Here Paul admits that even though he is a Christian and has a new heart that desires to serve and obey the Lord, he has discovered, “Evil is still present in me.” This evil present in him “wages war against the law of his mind.” It makes him a prisoner of the law of sin. This can be none other than Paul’s old sinful disposition that is still present within him even though it has no legal claim over him. So what is the bottom line?

Are Paul and all Christians everywhere condemned to being constantly defeated by their powerful old natures, even though they are Christians? The answer is no.

Paul indicates why he failed in his struggle with his old nature. Twenty-three times in eleven verses of Romans chapter 7 Paul uses the word “I.” But in Chapter 8, 17 times in 16 verses Paul uses the word “spirit” or “Spirit of God.” The point Paul is making is that when he depended on his own strength and power to live the Christian life, he failed. When he depended on God the Holy Spirit to give him the power he needed, he had victory.

So when we become Christians, God can forgive our sins and give us a new spiritual nature. But that new spiritual nature which desires to serve the Lord does not have the power in itself to actually give us victory over our old nature. That’s why God also gave us the Holy Spirit to live within us. It’s only when we look to and depend on the power of the Holy Spirit that we will be able to follow the desires of our new heart, and conquer those things we face from within and without. It is the Holy Spirit’s power, not our own, that will bring us victory.

Every believer who has the new spiritual nature that God has given him but who tries to live for God in his own self effort, in his own self generated power, will miserably fail. Is that you right now?

Even though Christ’s life and death freed us from the legal mastery of our old sinful disposi­tion, we must understand that our old sinful nature is still within us and can overpower us if we try to overcome it in our own power. But if we turn to the Holy Spirit, we can utilize His power to live the way we should. That is what the Apostle Paul is teaching here.

In Romans 8:11 he promises, “If the Spirit of Him who raised Jesus from the dead dwells in you, He who raised Christ Jesus from the dead [that is, God] will also give life to your mortal bodies through His Spirit who indwells you.”

In Ephesians 3:16, Paul writes, “I pray that out of God’s glorious riches He may strengthen you with power through His Spirit in your inner being so that Christ may dwell in your hearts through faith.” This power, God’s power, is available to every believer. What are we to do with such a gift?

Paul advises, “So then, brethren, we are under obligation, not to the flesh [our old nature] to live according to the flesh…. but if by the Spirit you are putting to death the deeds of the body, you will live.”

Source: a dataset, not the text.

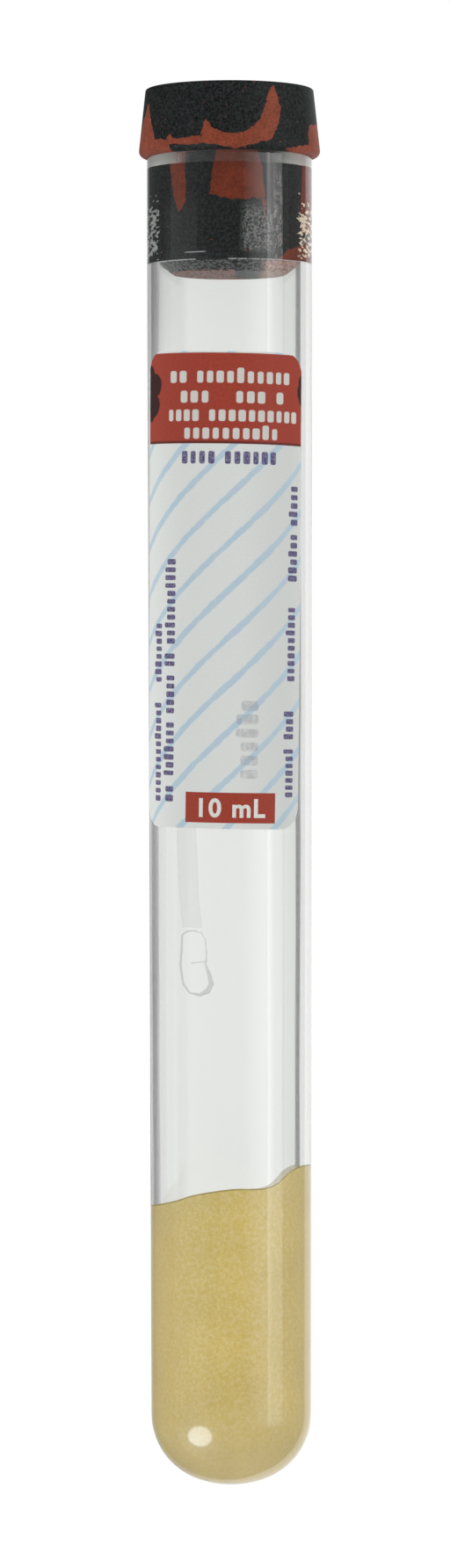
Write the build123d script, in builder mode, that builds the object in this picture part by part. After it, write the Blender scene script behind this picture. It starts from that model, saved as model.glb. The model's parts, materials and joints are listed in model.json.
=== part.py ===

At home I have an electric power saw, a drill and a grinder. Like my mind, will and emotions, these tools all serve different functions. Yet all three tools plug into the same power source, electricity. Electricity is their life. Without that life, without that power, all my tools are nothing but big paperweights. My mind, will and emotions also must be plugged into the power of the Holy Spirit so that God’s spiritual life can flow through me and give me victory over sinful desires and habits.